So anyways after I went through that I loaded up windows as normal and sure enough it had got rid of that "youriesecure.com" problem but the I tried to play Stronghold and it would'nt let me so I tried restarting windows and even un-installing the game with "Add/Remove" in the control panel but it would'nt even let me do that..coming up with "An Installation support file could not be Installed.The system cannot find the file specified."

I know its a lot to go through but any help would be much appreciated!!.


----------



## muzzo (Nov 27, 2006)

please help


----------



## Couriant (Mar 26, 2002)

I think that game is old, so put it into compatability mode to see if it works.


----------



## bigk (Jul 20, 2005)

Stronghold isn't THAT old. I own the game and I still play it here and there. Stronghold one is a very good game. Have you gotten the expansion pack?

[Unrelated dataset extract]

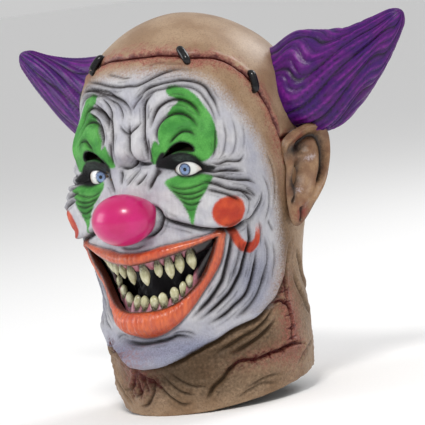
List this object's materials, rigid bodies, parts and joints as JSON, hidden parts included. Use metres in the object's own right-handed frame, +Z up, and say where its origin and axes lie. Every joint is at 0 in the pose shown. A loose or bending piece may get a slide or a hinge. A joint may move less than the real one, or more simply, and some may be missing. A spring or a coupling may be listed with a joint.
{
  "type": "full-head costume mask",
  "caption": "Hollow latex overhead mask of a grinning clown, worn over the whole head, with a stapled scalp seam, hair tufts and see-through slots above its eyes.",
  "frame": {"origin": "centre of the neck opening", "axes": "+Z up, the face looks along -Y, +X is the wearer's left"},
  "size_m": [0.4122, 0.2419, 0.338],
  "materials": {
    "face_latex": "painted latex, satin, white greasepaint fading to tan",
    "scalp_latex": "painted latex, satin, tan",
    "ear_latex": "painted latex, tan with a dark wash",
    "tuft_latex": "painted latex, purple with magenta highlights",
    "tuft_foam": "soft open foam",
    "nose_latex": "glossy magenta coat over latex",
    "eye_white": "polished",
    "iris": "printed disc, satin",
    "cornea": "clear polished acrylic",
    "inner_latex": "unpainted latex",
    "mouth_latex": "glossy black coat over latex",
    "gum_latex": "glossy pink coat over latex",
    "tooth": "stained ivory, satin",
    "staple": "glossy black"
  },
  "bodies": {
    "root": {"head_skin": "face_latex", "scalp_cap": "scalp_latex", "ear_left": "ear_latex", "ear_right": "ear_latex", "hair_tuft_left": "tuft_latex", "hair_tuft_right": "tuft_latex", "tuft_foam_left": "tuft_foam", "tuft_foam_right": "tuft_foam", "nose_ball": "nose_latex", "eyeball_left": "eye_white", "eyeball_right": "eye_white", "iris_left": "iris", "iris_right": "iris", "cornea_left": "cornea", "cornea_right": "cornea", "eye_cup_left": "inner_latex", "eye_cup_right": "inner_latex", "mouth_lining": "mouth_latex", "upper_gum": "gum_latex", "lower_gum": "gum_latex", "upper_teeth": "tooth", "lower_teeth": "tooth", "scalp_staples": "staple"}
  },
  "joints": []
}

As for your problem there is no need to run the compatability mode, seriously. Have you tried downloading a patch from the fire fly worlds web site? 

Bigk


----------



## muzzo (Nov 27, 2006)

Well I downloaded the v1.2 patch but that has'nt done anything for my problem.
It must be because of when I put my pc into safemode and the registry cleanup maybe done something.Who knows,all I know is I cant play Stronghold.I am able to play other games just not stronghold.


----------



## Centurin (Mar 13, 2001)

Have you tried reinstalling Stronghold? If the uninstaller doesn't work, you can delete the directory it is installed in and use a registry cleaner to delete references to it. Then try reinstalling it again.


----------



## bigk (Jul 20, 2005)

Are you playing off line or on line? Is the Cd scratched?

bigk


----------



## dumber (Nov 22, 2006)

Had the same prob with Stronghold, but a quick reinstall solved it.


----------



## bigk (Jul 20, 2005)

Right on, make sure you put "solved" in your thread title. 

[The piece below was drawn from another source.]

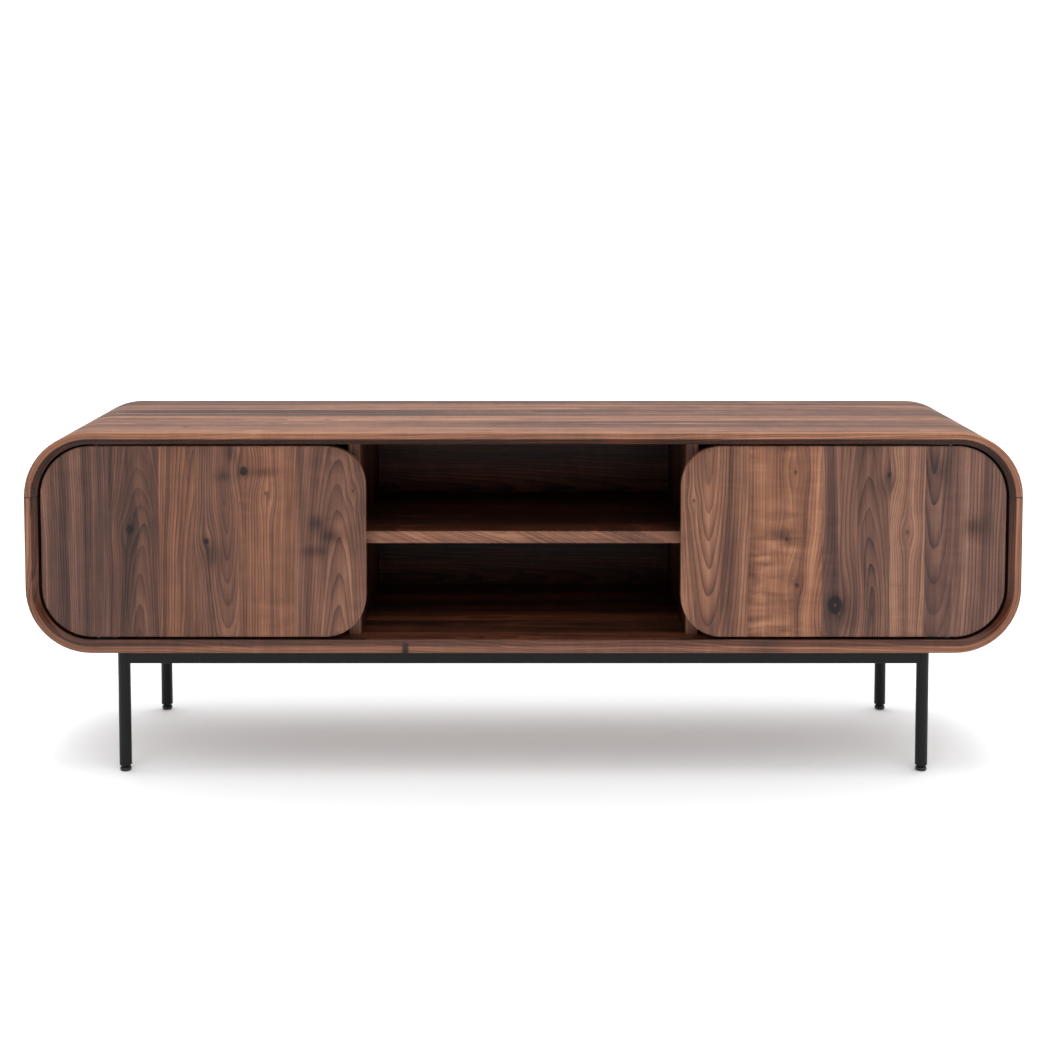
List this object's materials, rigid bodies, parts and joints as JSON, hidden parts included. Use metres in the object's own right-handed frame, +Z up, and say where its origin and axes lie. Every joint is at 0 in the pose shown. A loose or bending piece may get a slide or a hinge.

Just click on "thread tools" then where it says "solved".

bigk


----------



## muzzo (Nov 27, 2006)

bigk said:


> Are you playing off line or on line? Is the Cd scratched?
> 
> bigk


It's off-line Iv been trying to play it,as for for on-line I have'nt even tried,I just assumed it would'nt work either.


----------



## The_PC_Gamer (Sep 20, 2004)

So was the problem solved muzzo?


----------



## muzzo (Nov 27, 2006)

No mate,Iv tried everything I can think but nothing's working,Iv tryed to uninstall it-it wont let me,Iv tryed to re-install-same story.It says "An Installation support file could not be installed.The system cannot find the file specified." when I try to un-intstall via the Add/Remove section in the Control Panel.Its nothing to do with the file being scratched either,I even tried deleting all references to it then trying to un-install but it would'nt let me.
?????????????????????????????????


----------



## bigk (Jul 20, 2005)

what? I thought you said you got it fixed?

oh, oops I thought you made the following quote:



dumber said:


> Had the same prob with Stronghold, but a quick reinstall solved it.


I can't think of any thing else, I'm sorry.

Bigk


----------



## muzzo (Nov 27, 2006)

thats a different guy,thanks for trying anyway mate!


----------



## muzzo (Nov 27, 2006)

im pleased to say that iv got my game up and running now,what i did was after tryin again to play it after messin about with somethin i clicked on my computer then the Stronghold symbol on the CD-Rom drive then disk 1 then setup then it removed all current components then i clicked on it again and it re-installed the game succesfully without any things comin up,the only downside is that there is no saved game's


----------



## Couriant (Mar 26, 2002)

well, as long as you got the game working again


----------